You first have to remove them from the history.
You have few ways for doing it (revert, reset, checkout <commit> etc)


Revert

You can simply revert the code in your commit. This will undo your changes

revert <commit id>

reset

reset HEAD <commit id>

This will "move" your branch to any given desired commit and then checkout branch and you are back with your old codeڄ


Updating remote

Once you have the desired code you want push it to the remote with the -f/--force flag.


How to ignore the desired file(s)

Add the file to the .gitignore so it will be undetectable by git.

If you still want the file in the repository (with default values for example) you should use the assume-unchanged flag on the tracked file.

https://git-scm.com/docs/git-update-index

--[no-]assume-unchanged

When this flag is specified, the object names recorded for the paths are not updated.
Instead, this option sets/unsets the "assume unchanged" bit for the paths.

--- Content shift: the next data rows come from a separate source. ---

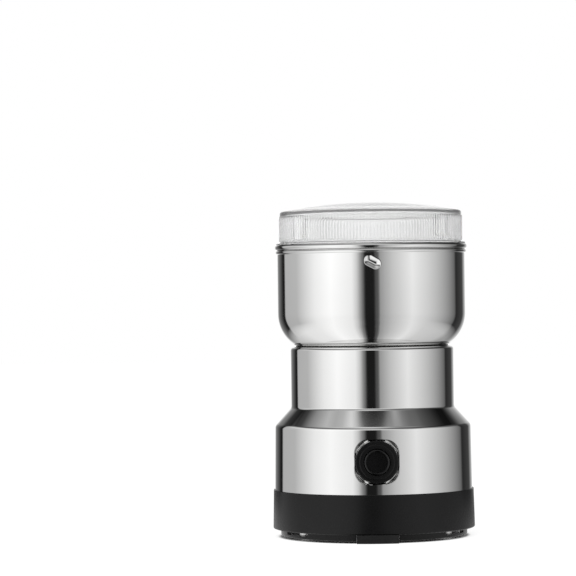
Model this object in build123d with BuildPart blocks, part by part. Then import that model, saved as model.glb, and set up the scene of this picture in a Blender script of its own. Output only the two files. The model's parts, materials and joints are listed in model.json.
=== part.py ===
from build123d import *
import os
from math import atan2, cos, degrees, hypot, pi, radians, sin, sqrt

# Electric spice grinder with a push button: a drawn steel bowl with twin blades stands on a steel housing
# that holds a brushed motor, over a moulded base, and a clear ribbed lid screws down under three dimples.
# Millimetres, +Z up. The origin is on the motor's axis where the feet meet the table; the button is at -Y.

os.makedirs("parts", exist_ok=True)

# ------------------------------------------------------------------------------------ driving sizes
# heights, stacked from the table up
foot_height = 4.4
base_height = 20.0
rebate_depth = 2.4  # the steel housing stands this far down in the base ring
body_height = 35.4  # lower steel body, up to the corner of the shoulder
shoulder_height = 9.3
neck_height = 31.3
bowl_gap = 0.25  # between the bowl's curved underside and the neck's flange
bowl_height = 48.1  # outside, from the floor to the rim
lower_bead_height = 3.0
curl_radius = 1.0  # rolled edge at the top of the bowl
lid_lip_height = 0.7
lid_wall_height = 16.3
lid_crown_rise = 4.5
lid_skirt_depth = 18.6

# radii
base_radius = 52.1
base_flare = 0.4  # the base ring is this much slimmer at its top
base_lip = 1.05  # the base ring stands this far outside the steel body
body_taper = 0.5  # the steel body is this much slimmer at its shoulder
neck_radius = 42.15
bowl_radius = 48.5
bowl_corner = 17.0
lower_bead_swell = 0.8
shell_flange = 5.65  # breadth of the flange that the bowl stands on
shoulder_bend = 3.4
neck_bend = 2.2
flange_bend = 1.8
lid_rib_inset = 1.15  # the lid's ribs stand this far inside the bowl's wall
lid_rib_depth = 0.35
lid_rib_count = 180

# walls and sheets
steel_sheet = 0.8
moulded_wall = 2.5
lid_wall = 2.4

# clearances
seat_fit = 0.1  # beside pieces that stand in a rebate or a hole
slide_fit = 0.25  # round the button and the plunger
turn_fit = 0.4  # between the lid's ridges and the bowl
bearing_fit = 0.05
air_gap = 0.35  # between the armature and the poles
screw_fit = 0.05
wall_bite = 0.5  # ribs and bosses run this far into the walls that they join

# front button
button_height = 40.8
button_radius = 6.35
button_travel = 3.0
button_flange_step = 1.35  # room round the button for its retaining flange
barrel_wall = 0.7
collar_step = 0.45  # the bezel's collar is this much wider than its barrel
bezel_step = 1.95  # and its flange this much wider than the collar
pocket_depth = 2.0  # pressed flat behind the front of the body
pocket_margin = 0.15  # beside the bezel
pocket_corner = 7.0
pocket_draft = 12.0

# dimples that hold the lid
dimple_count = 3
dimple_below_rim = 9.8
dimple_length = 9.0
dimple_width = 5.3
dimple_depth = 1.2
dimple_slant = 28.0

# motor
shaft_radius = 3.0
shaft_end_radius = 2.45
bearing_wall = 3.0
bearing_boss_wall = 3.0
stack_height = 22.0
winding_head = 7.0  # from the commutator to the stack
winding_room = 8.0  # from the stack to the upper frame
armature_radius = 13.75
armature_slots = 12
pole_shoe = 3.2
pole_width = 14.0
pole_span = 58.0  # half of the angle that a pole shoe covers
coil_thickness = 3.4
coil_tuck = 0.9  # the coils start this far behind the shoes' crowns
coil_side = 7.2  # a coil's breadth beside its pole
coil_overhang = 7.5  # above and below the stack
coil_clear = 0.3
coil_back = 0.2  # between the coils and the yoke
coil_room = 2.5  # free beside the coils in the stack's window
yoke_wall = 7.0
yoke_side = 5.0
commutator_radius = 8.0
commutator_length = 11.5
motor_bolt_radius = 1.9
motor_bolt_inset = 4.0  # from the stack's sides
fan_radius = 22.0
fan_blades = 11
brush_size = 5.0

# blades
blade_reach = 34.0
blade_root = 6.8  # half of an arm's breadth at the shaft
blade_belly = 7.2  # from the arm's middle line to its curved cutting edge
blade_sheet = 1.5
lower_blade_drop = 2.5
upper_blade_rise = 7.0

# ------------------------------------------------------------------------------------ derived places
ring_bottom = foot_height
ring_top = ring_bottom + base_height
shell_bottom = ring_top - rebate_depth
shoulder_bottom = shell_bottom + body_height
shoulder_top = shoulder_bottom + shoulder_height
shell_top = shoulder_top + neck_height
flange_inner = neck_radius - shell_flange
flange_overhang = max(flange_inner - (bowl_radius - bowl_corner), 0)  # of the flange's edge, past the flat floor
bowl_bottom = shell_top + bowl_gap - (bowl_corner - sqrt(bowl_corner**2 - flange_overhang**2))
bowl_floor = bowl_bottom + steel_sheet
bead_bottom = bowl_bottom + bowl_height
curl_bottom = bead_bottom + lower_bead_height
rim_top = curl_bottom + 2 * curl_radius
bowl_inner = bowl_radius - steel_sheet
lid_wall_bottom = rim_top + lid_lip_height
lid_edge = lid_wall_bottom + lid_wall_height
lid_top = lid_edge + lid_crown_rise
body_bottom_radius = base_radius - base_lip
body_top_radius = body_bottom_radius - body_taper
shell_inner = body_bottom_radius - steel_sheet
neck_inner = neck_radius - steel_sheet
lid_rib_radius = bowl_radius - lid_rib_inset
barrel_wide = button_radius + button_flange_step
barrel_radius = barrel_wide + barrel_wall
collar_radius = barrel_radius + collar_step
bezel_radius = collar_radius + bezel_step

UP = (Align.CENTER, Align.CENTER, Align.MIN)


def body_radius_at(height):
    """Outer radius of the tapered steel body."""
    return body_bottom_radius - body_taper * (height - shell_bottom) / body_height


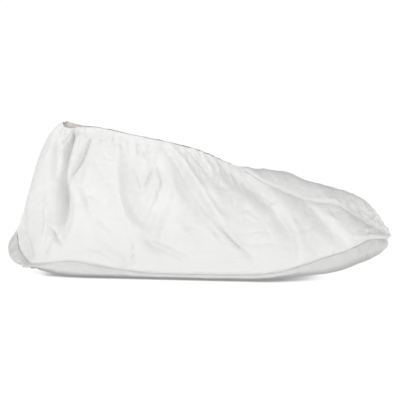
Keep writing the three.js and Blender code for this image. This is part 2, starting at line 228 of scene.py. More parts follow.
def step(across):
    """Drops on the right and comes back slowly."""
    beyond = np.maximum(across, 0)
    drop = (1 - np.exp(-(beyond / 1.5) ** 2)) * np.exp(-beyond / 7)
    return 0.22 * np.exp(-(across / 0.7) ** 2) - drop


def slump(across):
    """Slopes in slowly from the left, then comes back sharply."""
    left = np.exp(-(np.minimum(across, 0) / 2.0) ** 2)
    right = np.exp(-(np.maximum(across, 0) / 0.6) ** 2)
    return 0.2 * np.exp(-((across - 1.4) / 0.9) ** 2) - np.where(across < 0, left, right)


FOLD_GAIN = 1.3                # how pronounced the folds are
# The height of each kind of fold, by the place across it counted in its own width.
FOLD_SHAPES = {
    "valley": valley, "ridge": ridge, "crease": crease, "tuck": tuck, "step": step, "slump": slump,
}


# ---- Reading the tables ----

def column_slopes():
    """Slope of every column at every row, level wherever the column turns."""
    change = np.diff(SECTIONS, axis=0)
    before, after = change[:-1], change[1:]
    product = before * after
    total = np.where(product > 0, before + after, 1)
    slopes = np.zeros_like(SECTIONS)
    slopes[1:-1] = np.where(product > 0, 2 * product / total, 0)
    slopes[0], slopes[-1] = change[0], change[-1]
    return slopes


SECTION_SLOPES = column_slopes()


def sections_at(places):
    """The table's columns at each place, as a dictionary of arrays."""
    places = np.clip(places, 0, LAST_SECTION)
    index = np.minimum(places.astype(int), LAST_SECTION - 1)
    t = (places - index)[:, None]
    rise = SECTIONS[index + 1] - SECTIONS[index]
    start, end = SECTION_SLOPES[index], SECTION_SLOPES[index + 1]
    bow = start * (1 - t) - end * t + rise * (2 * t - 1)
    values = SECTIONS[index] + rise * t + t * (1 - t) * bow
    return dict(zip(SECTION_COLUMNS, values.T))


def mix(first, second, share):
    return first + (second - first) * share


def smooth_step(low, high, value):
    t = np.clip((value - low) / (high - low), 0, 1)
    return t * t * (3 - 2 * t)


def unit(vectors):
    return vectors / np.maximum(np.linalg.norm(vectors, axis=-1, keepdims=True), 1e-12)


def outward_at(places, side):
    """Unit vectors that point out of the sole's outline in plan."""
    step_size = 0.02
    before, after = sections_at(places - step_size), sections_at(places + step_size)
    along_x = after["foot_x"] - before["foot_x"]
    along_half = after["foot_half"] - before["foot_half"]
    plan = unit(np.stack([-along_half, side * along_x, np.zeros_like(along_x)], 1))
    for end, direction in ((0, -1), (LAST_SECTION, 1)):
        straight = np.array([direction, 0, 0])
        away = smooth_step(0, 0.5, np.abs(places - end))[:, None]
        plan = unit(mix(straight, plan, away))
    return plan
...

When the "assume unchanged" bit is on, the user promises not to change the file and allows Git to assume that the working tree file matches what is recorded in the index. If you want to change the working tree file, you need to unset the bit to tell Git. This is sometimes helpful when working with a big project on a filesystem that has very slow lstat(2) system call (e.g. cifs).

Git will fail (gracefully) in case it needs to modify this file in the index e.g. when merging in a commit; thus, in case the assumed-untracked file is changed upstream, you will need to handle the situation manually.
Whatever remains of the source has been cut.